Ineffective Assistance of Counsel
Even if the appellate waiver were invalid, the defendant's claims fail on the merits. The defendant has failed to show that his counsel was ineffective. Indeed, there is no basis for making such a claim.
An ineffective assistance of counsel claim is evaluated under the two-step Strickland test which considers, first, whether counsel's performance was so deficient as to constitute a denial of counsel; and, if so, then, whether the alleged errors prejudiced the defendant by depriving him of a fair trial. Strickland v. Washington, 466 U.S. 668, 687 (1984).

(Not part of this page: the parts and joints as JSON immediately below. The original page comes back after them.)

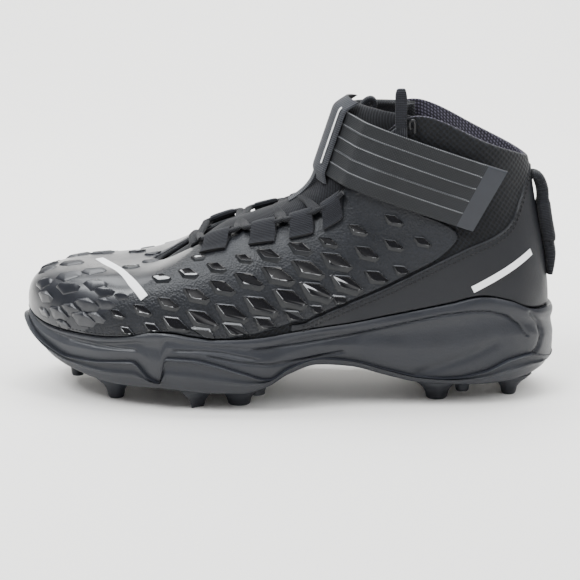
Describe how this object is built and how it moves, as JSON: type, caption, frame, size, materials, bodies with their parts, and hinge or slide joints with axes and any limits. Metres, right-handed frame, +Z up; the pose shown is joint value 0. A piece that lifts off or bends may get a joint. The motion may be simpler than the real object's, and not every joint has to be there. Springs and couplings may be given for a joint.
{
  "type": "american football cleat",
  "caption": "Mid-high left american football cleat with moulded studs, a podded vamp, webbing lace loops and a hook-and-loop ankle strap.",
  "frame": {"origin": "middle of the bottom of the bounding box, on the ground under the studs", "axes": "+Z up, the toe points along -X, the heel along +X, and the outer side of the left foot faces -Y"},
  "size_m": [0.3194, 0.1128, 0.1854],
  "materials": {
    "outsole_rubber": "semi-matt moulded",
    "midsole_foam": "semi-matt moulded foam",
    "upper_textile": "knitted mesh",
    "moulded_skin": "textile skin with glossy moulded pods",
    "heel_leather": "satin synthetic leather",
    "webbing": "ribbed webbing",
    "lace": "braided lace",
    "strap": "coated fabric with raised lines",
    "lining": "padded lining"
  },
  "bodies": {
    "root": {"midsole": "midsole_foam", "outsole": "outsole_rubber", "upper": "upper_textile", "vamp_skin": "moulded_skin", "heel_overlay": "heel_leather", "insole": "lining", "tongue": "upper_textile", "ankle_strap": "strap", "tongue_cover": "webbing", "lace_loop_outer_1": "webbing", "lace_loop_inner_1": "webbing", "lace_loop_outer_2": "webbing", "lace_loop_inner_2": "webbing", "lace_loop_outer_3": "webbing", "lace_loop_inner_3": "webbing", "lace_loop_outer_4": "webbing", "lace_loop_inner_4": "webbing", "lace_crossings": "lace", "heel_pull": "webbing", "collar_pull": "webbing", "tongue_pull": "webbing"}
  },
  "joints": []
}
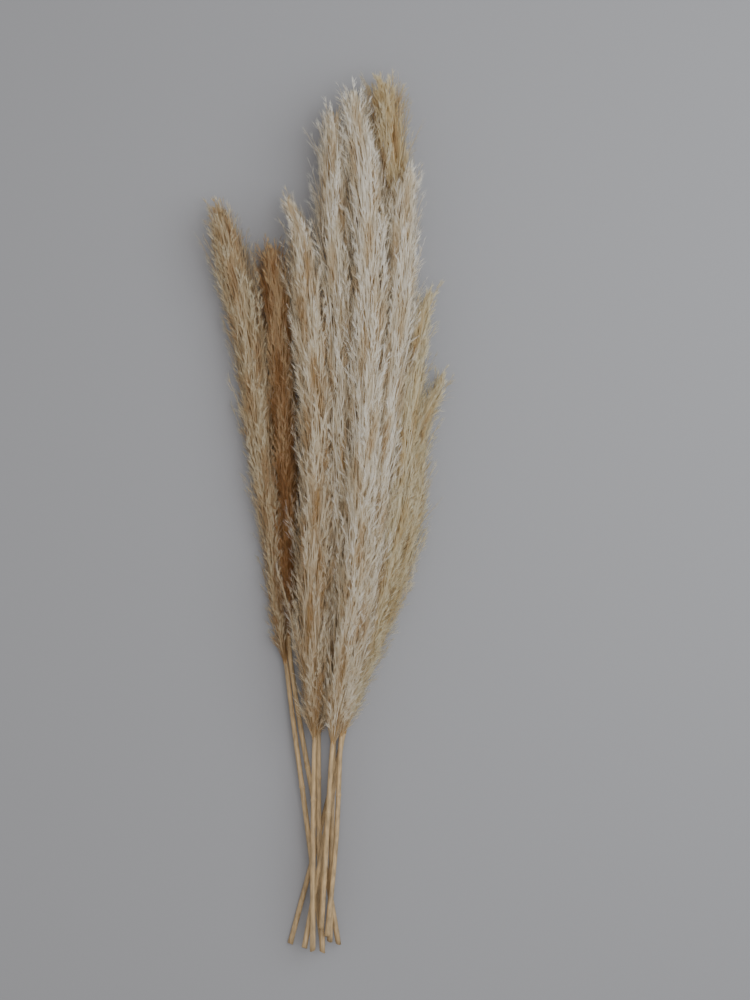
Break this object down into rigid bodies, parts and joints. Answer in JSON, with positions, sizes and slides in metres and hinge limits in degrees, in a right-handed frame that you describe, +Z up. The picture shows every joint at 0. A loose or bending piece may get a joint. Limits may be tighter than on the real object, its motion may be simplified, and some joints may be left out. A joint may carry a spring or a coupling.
{
  "type": "bundle of pampas grass",
  "caption": "Loose bundle of dried pampas grass plumes, cream to golden, on bare reed stems, lying flat for a vase, a wreath or a shelf.",
  "frame": {"origin": "on the surface that the bundle lies on, under the middle of its box", "axes": "+Y along the bundle towards the plume tips, +Z up from the surface, +X to the right as seen from above"},
  "size_m": [0.2517, 0.8822, 0.0819],
  "materials": {
    "cream_plume": "silky dried hairs, pale cream",
    "golden_plume": "silky dried hairs, golden beige",
    "tan_plume": "silky dried hairs, tan",
    "shaded_plume": "silky dried hairs, dark tan",
    "reed_stem": "matt dried reed with long fibres"
  },
  "bodies": {
    "root": {"stem_left": "reed_stem", "head_left": "tan_plume", "stem_left_back": "reed_stem", "head_left_back": "shaded_plume", "stem_front_left": "reed_stem", "head_front_left": "cream_plume", "stem_front_middle": "reed_stem", "head_front_middle": "cream_plume", "stem_front_tall": "reed_stem", "head_front_tall": "cream_plume", "stem_back_tall": "reed_stem", "head_back_tall": "golden_plume", "stem_front_right": "reed_stem", "head_front_right": "cream_plume", "stem_right_back": "reed_stem", "head_right_back": "golden_plume", "stem_right_low": "reed_stem", "head_right_low": "golden_plume"}
  },
  "joints": []
}
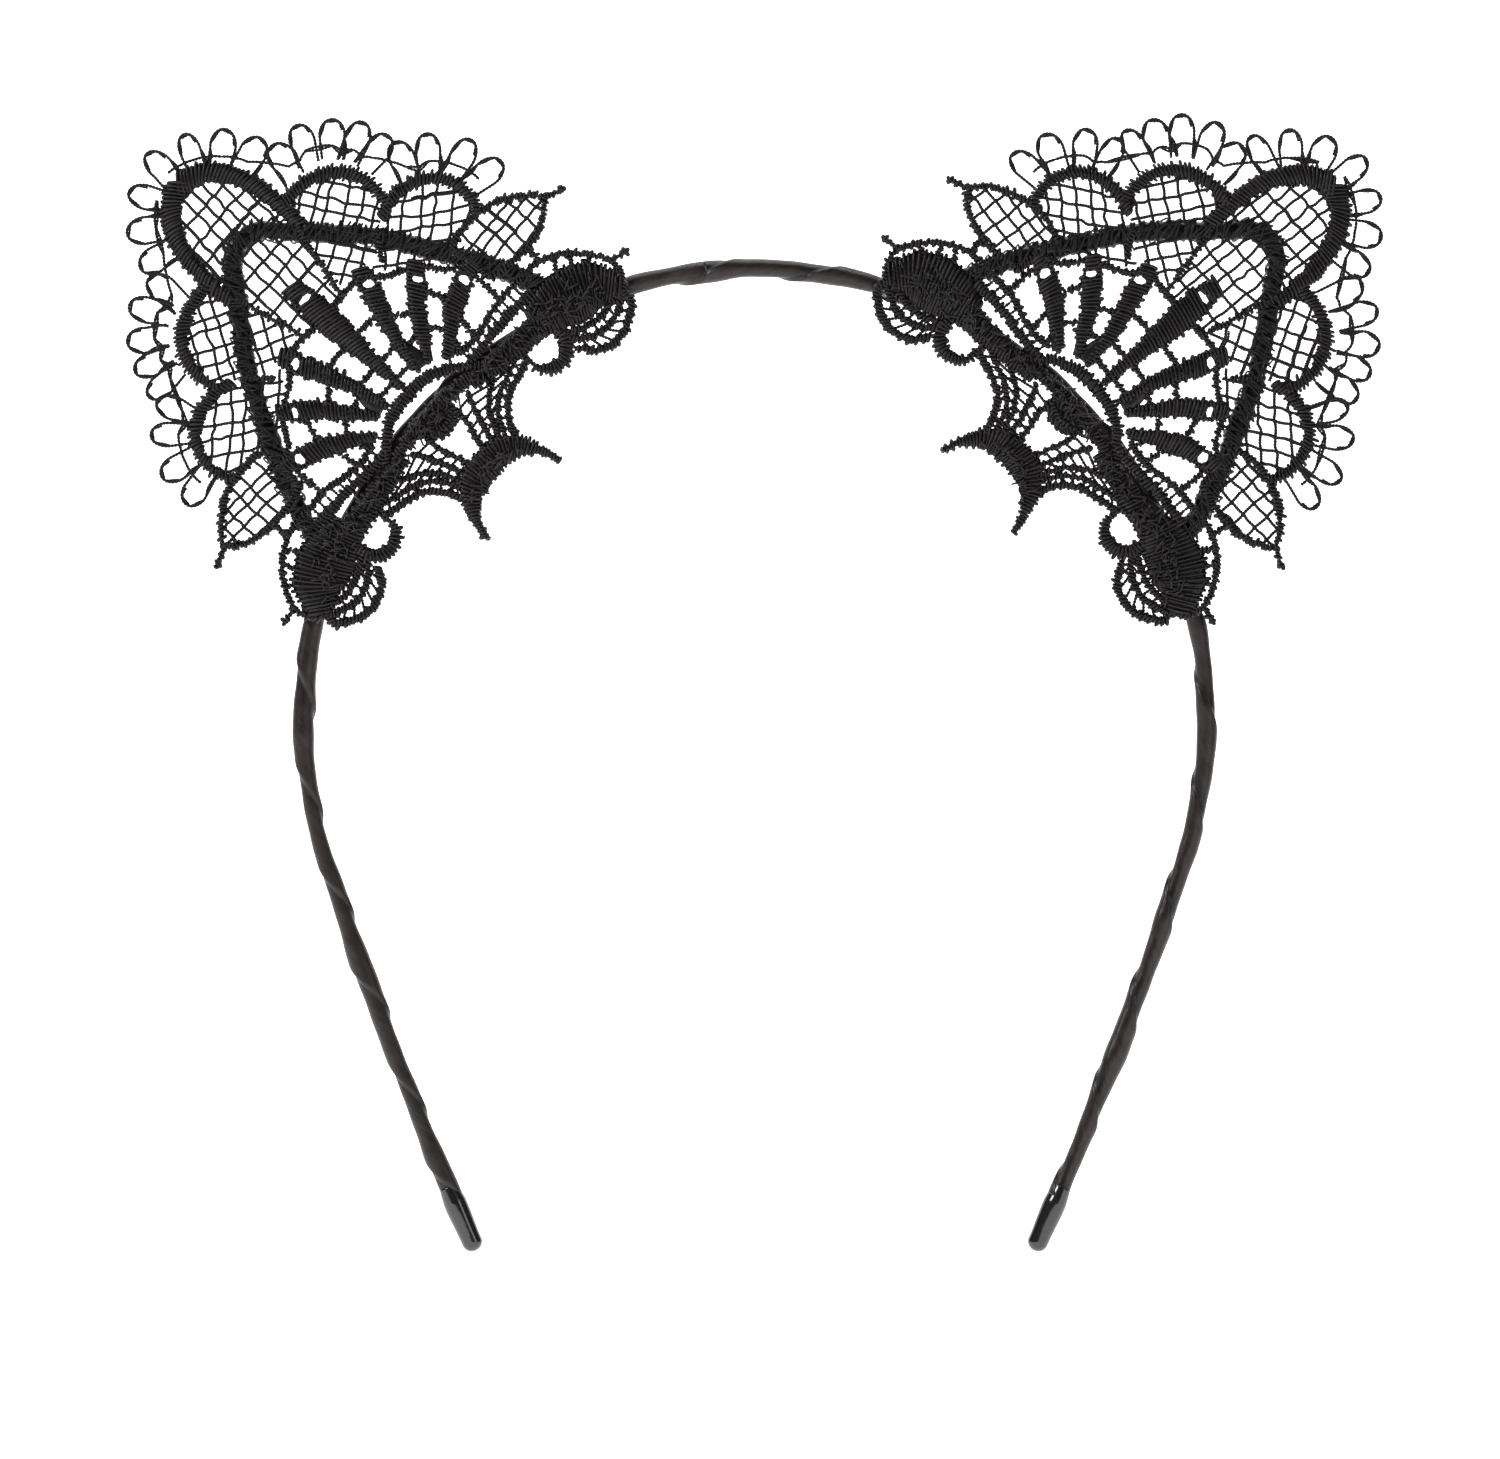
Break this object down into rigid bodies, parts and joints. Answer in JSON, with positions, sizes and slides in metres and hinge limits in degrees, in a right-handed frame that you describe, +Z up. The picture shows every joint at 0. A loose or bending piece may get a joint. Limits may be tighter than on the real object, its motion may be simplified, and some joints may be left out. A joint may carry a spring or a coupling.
{
  "type": "animal ears headband",
  "caption": "Springy ribbon-bound wire headband carrying wired lace cat ears that stand in front of the hoop and can be bent forward or back.",
  "frame": {"origin": "middle of the underside of the bound hoop at its crown, where the headband sits on the head", "axes": "+Z up, +X towards the right of a front view, and the front with the lace faces -Y"},
  "size_m": [0.1784, 0.0047, 0.1619],
  "materials": {
    "ribbon": "wound black satin ribbon",
    "spring_wire": "drawn spring wire",
    "lace_satin": "satin-stitched rayon thread",
    "lace_thread": "twisted rayon thread",
    "frame_wire": "soft annealed wire",
    "winding_ribbon": "narrow satin ribbon winding",
    "sewing_thread": "matt sewing thread",
    "dip_plastic": "dipped gloss"
  },
  "bodies": {
    "crown": {"crown_wire": "spring_wire", "crown_ribbon": "ribbon"},
    "left_shoulder": {"left_shoulder_wire": "spring_wire", "left_shoulder_ribbon": "ribbon", "left_base_scrolls": "lace_satin", "left_base_bridge": "lace_satin", "left_inner_foot_wire": "frame_wire", "left_outer_foot_wire": "frame_wire", "left_inner_foot_lashing": "sewing_thread", "left_outer_foot_lashing": "sewing_thread"},
    "left_leg": {"left_leg_wire": "spring_wire", "left_leg_ribbon": "ribbon", "left_end_bead": "dip_plastic"},
    "left_ear": {"left_ear_border": "lace_satin", "left_ear_fan": "lace_satin", "left_ear_net": "lace_thread", "left_ear_edge_loops": "lace_thread", "left_ear_wire": "frame_wire", "left_ear_winding": "winding_ribbon", "left_ear_tacks": "sewing_thread"},
    "right_shoulder": {"right_shoulder_wire": "spring_wire", "right_shoulder_ribbon": "ribbon", "right_base_scrolls": "lace_satin", "right_base_bridge": "lace_satin", "right_inner_foot_wire": "frame_wire", "right_outer_foot_wire": "frame_wire", "right_inner_foot_lashing": "sewing_thread", "right_outer_foot_lashing": "sewing_thread"},
    "right_leg": {"right_leg_wire": "spring_wire", "right_leg_ribbon": "ribbon", "right_end_bead": "dip_plastic"},
    "right_ear": {"right_ear_border": "lace_satin", "right_ear_fan": "lace_satin", "right_ear_net": "lace_thread", "right_ear_edge_loops": "lace_thread", "right_ear_wire": "frame_wire", "right_ear_winding": "winding_ribbon", "right_ear_tacks": "sewing_thread"}
  },
  "joints": [
    {"name": "left_side_spread", "type": "hinge", "parent": "crown", "child": "left_shoulder", "pos_m": [-0.01398, 0, -0.00018], "axis": [0, 1, 0], "range_deg": [-4, 9], "stiffness_Nm_per_rad": 0.5},
    {"name": "left_leg_spread", "type": "hinge", "parent": "left_shoulder", "child": "left_leg", "pos_m": [-0.06362, 0, -0.05203], "axis": [0, 1, 0], "range_deg": [-4, 8], "stiffness_Nm_per_rad": 0.4},
    {"name": "left_ear_tilt", "type": "hinge", "parent": "left_shoulder", "child": "left_ear", "pos_m": [-0.04813, 0, -0.01794], "axis": [0.6756, 0, 0.7373], "range_deg": [-25, 25]},
    {"name": "right_side_spread", "type": "hinge", "parent": "crown", "child": "right_shoulder", "pos_m": [0.01398, 0, -0.00018], "axis": [0, -1, 0], "range_deg": [-4, 9], "stiffness_Nm_per_rad": 0.5},
    {"name": "right_leg_spread", "type": "hinge", "parent": "right_shoulder", "child": "right_leg", "pos_m": [0.06362, 0, -0.05203], "axis": [0, -1, 0], "range_deg": [-4, 8], "stiffness_Nm_per_rad": 0.4},
    {"name": "right_ear_tilt", "type": "hinge", "parent": "right_shoulder", "child": "right_ear", "pos_m": [0.04739, 0, -0.01718], "axis": [0.6508, 0, -0.7593], "range_deg": [-25, 25]}
  ],
  "couplings": [
    {"joint": "left_leg_spread", "follows": "left_side_spread", "ratio": 0.8},
    {"joint": "right_leg_spread", "follows": "right_side_spread", "ratio": 0.8}
  ]
}
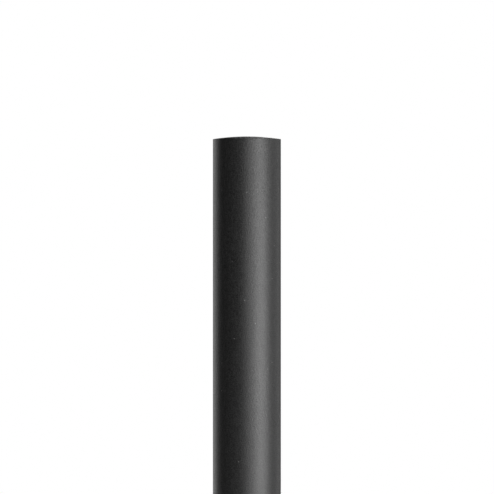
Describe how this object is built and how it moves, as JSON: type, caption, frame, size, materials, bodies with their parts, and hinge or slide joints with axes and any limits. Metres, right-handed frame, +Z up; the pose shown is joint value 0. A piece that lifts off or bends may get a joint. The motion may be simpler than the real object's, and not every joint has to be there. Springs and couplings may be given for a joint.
{
  "type": "bollard post",
  "caption": "Slim round bollard post with a flush domed cap, a bolt-down base plate and a cover collar that slides up the post over the anchors.",
  "frame": {"origin": "on the tube's axis at ground level, the middle of the part's underside", "axes": "+Z up along the tube; the anchor holes lie at 45 degrees between the X and Y axes; -Y is the front, and one set screw points to +Y, the back"},
  "size_m": [0.2229, 0.2228, 1],
  "materials": {
    "powder_coat": "fine-textured satin powder coat, dark grey, on steel",
    "collar_coat": "the same dark grey fine-textured powder coat, on cast aluminium",
    "galvanised_steel": "hot-dip galvanised, dull",
    "gasket_rubber": "matt black EPDM",
    "seal_rubber": "smooth black rubber",
    "trim_rubber": "satin black extruded EPDM",
    "stainless_steel": "plain stainless steel",
    "nylon": "natural nylon"
  },
  "bodies": {
    "post": {"post_tube": "powder_coat", "top_cap": "powder_coat", "cap_seam_weld": "powder_coat", "cap_backing_ring": "galvanised_steel", "base_plate": "powder_coat", "base_weld": "powder_coat", "base_gasket": "gasket_rubber"},
    "collar": {"cover_collar": "collar_coat", "collar_seal": "seal_rubber", "collar_foot_trim": "trim_rubber", "collar_screws": "stainless_steel", "screw_tips": "nylon"}
  },
  "joints": [
    {"name": "collar_slide", "type": "slide", "parent": "post", "child": "collar", "axis": [0, 0, 1], "range_m": [0, 0.9]}
  ]
}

The defendant cannot demonstrate that his attorney's performance was deficient. His attorney, after having reviewed the government's case and considering a co-defendant's willingness to testify against the defendant, recommended a guilty plea. The attorney did not force the defendant to plead guilty. The defendant made the choice to plead guilty of his own free will. Indeed, he explicitly acknowledged that it was his decision made knowingly and willingly. The attorney negotiated a plea agreement that worked to the defendant's benefit. There is nothing counsel did that could be considered deficient performance.
The defendant does not claim that he is innocent. He does not challenge his guilt. Rather, he complains about his sentence, a sentence that was below his sentencing guideline range. Consequently, the defendant cannot establish any prejudice.
The defendant's appellate waiver was knowing and voluntary, and enforcing it will not work a miscarriage of justice. Even if the waiver were invalid, the defendant's claim of ineffectiveness of counsel is meritless. Therefore, the motion will be denied.